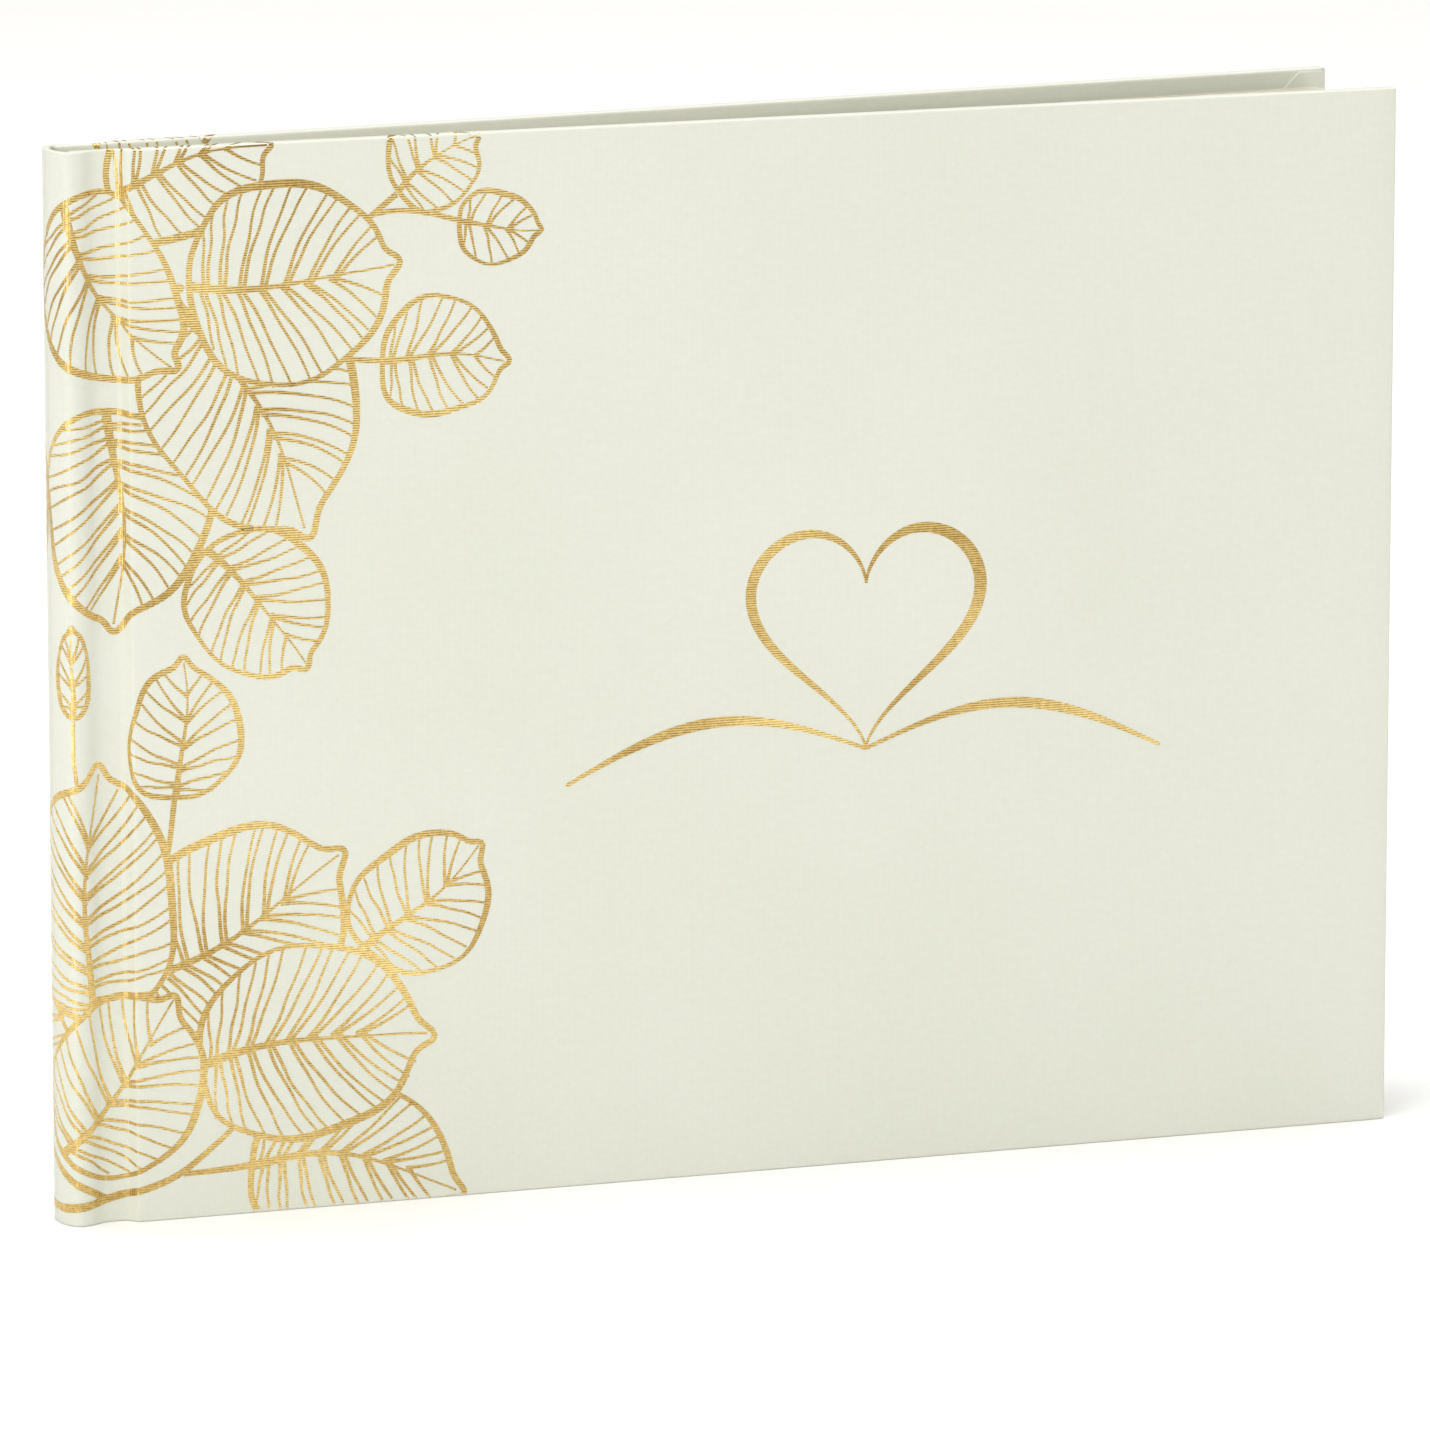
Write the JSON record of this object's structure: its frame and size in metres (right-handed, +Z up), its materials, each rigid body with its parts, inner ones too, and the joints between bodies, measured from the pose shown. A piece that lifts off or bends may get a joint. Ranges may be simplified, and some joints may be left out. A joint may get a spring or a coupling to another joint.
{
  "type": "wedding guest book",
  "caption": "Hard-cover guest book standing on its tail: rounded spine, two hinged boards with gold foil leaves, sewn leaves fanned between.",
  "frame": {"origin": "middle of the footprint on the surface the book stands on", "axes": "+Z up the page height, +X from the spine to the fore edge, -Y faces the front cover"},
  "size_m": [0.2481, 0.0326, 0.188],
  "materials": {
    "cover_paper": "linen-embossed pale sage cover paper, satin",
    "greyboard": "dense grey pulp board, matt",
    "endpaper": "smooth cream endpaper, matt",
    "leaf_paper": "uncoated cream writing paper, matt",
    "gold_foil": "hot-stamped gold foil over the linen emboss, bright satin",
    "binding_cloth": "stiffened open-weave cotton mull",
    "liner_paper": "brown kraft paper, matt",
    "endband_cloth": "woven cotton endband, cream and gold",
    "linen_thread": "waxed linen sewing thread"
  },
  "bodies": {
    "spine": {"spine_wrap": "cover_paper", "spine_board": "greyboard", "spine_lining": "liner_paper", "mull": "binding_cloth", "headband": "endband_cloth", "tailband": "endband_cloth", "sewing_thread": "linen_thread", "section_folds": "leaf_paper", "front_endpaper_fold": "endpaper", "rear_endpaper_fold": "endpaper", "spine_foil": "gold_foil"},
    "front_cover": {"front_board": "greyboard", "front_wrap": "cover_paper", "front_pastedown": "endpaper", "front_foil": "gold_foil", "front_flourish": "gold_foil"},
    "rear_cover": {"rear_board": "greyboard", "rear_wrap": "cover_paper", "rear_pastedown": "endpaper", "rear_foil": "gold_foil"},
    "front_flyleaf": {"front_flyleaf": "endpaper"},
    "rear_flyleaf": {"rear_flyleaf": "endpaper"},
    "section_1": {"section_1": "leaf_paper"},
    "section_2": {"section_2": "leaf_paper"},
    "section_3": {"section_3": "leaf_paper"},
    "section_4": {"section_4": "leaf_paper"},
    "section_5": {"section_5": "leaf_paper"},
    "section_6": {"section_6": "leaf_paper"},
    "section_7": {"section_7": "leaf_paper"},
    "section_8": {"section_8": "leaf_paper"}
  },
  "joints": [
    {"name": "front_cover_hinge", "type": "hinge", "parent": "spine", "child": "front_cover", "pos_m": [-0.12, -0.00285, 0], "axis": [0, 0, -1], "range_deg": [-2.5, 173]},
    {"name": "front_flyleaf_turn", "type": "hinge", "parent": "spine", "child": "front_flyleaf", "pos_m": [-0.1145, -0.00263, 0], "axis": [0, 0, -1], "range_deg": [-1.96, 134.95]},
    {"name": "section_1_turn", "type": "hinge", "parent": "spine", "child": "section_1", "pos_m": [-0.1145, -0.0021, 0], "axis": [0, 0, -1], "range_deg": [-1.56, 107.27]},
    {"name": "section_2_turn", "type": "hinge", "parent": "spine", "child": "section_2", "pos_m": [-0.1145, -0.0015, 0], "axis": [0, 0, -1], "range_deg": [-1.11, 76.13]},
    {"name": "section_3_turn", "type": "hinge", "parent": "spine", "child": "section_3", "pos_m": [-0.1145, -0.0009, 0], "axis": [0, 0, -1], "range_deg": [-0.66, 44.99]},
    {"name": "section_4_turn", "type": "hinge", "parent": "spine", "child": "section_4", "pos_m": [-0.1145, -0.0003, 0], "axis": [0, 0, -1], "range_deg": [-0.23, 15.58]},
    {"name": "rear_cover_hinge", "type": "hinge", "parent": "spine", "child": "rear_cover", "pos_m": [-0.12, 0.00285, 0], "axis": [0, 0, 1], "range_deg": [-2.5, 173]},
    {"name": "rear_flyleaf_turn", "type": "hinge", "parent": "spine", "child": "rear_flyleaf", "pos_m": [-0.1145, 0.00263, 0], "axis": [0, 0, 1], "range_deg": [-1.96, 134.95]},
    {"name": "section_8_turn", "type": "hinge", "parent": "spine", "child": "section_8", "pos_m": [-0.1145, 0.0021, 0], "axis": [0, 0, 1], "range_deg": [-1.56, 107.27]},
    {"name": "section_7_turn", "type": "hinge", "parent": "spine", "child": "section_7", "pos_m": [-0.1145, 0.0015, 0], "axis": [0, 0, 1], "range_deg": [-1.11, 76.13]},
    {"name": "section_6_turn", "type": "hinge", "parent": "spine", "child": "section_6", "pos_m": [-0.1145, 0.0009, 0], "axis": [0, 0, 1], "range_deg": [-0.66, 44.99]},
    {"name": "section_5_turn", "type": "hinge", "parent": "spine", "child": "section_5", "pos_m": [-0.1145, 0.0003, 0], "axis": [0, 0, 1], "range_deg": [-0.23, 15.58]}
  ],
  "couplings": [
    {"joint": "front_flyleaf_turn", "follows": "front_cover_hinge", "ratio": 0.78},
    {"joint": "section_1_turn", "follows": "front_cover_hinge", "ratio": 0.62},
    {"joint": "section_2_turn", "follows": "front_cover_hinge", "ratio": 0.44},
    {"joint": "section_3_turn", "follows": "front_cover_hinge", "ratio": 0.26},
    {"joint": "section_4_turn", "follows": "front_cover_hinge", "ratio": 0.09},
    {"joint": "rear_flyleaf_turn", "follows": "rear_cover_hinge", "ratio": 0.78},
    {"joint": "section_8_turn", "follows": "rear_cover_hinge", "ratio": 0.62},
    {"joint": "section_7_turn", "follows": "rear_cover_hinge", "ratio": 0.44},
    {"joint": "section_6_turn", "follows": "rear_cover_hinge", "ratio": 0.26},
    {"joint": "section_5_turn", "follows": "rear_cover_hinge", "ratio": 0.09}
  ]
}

____

§ **Required task**
What count of lines in the listing contain the word "joints"? Reply with the number only.

§ **Response to the exercise**
2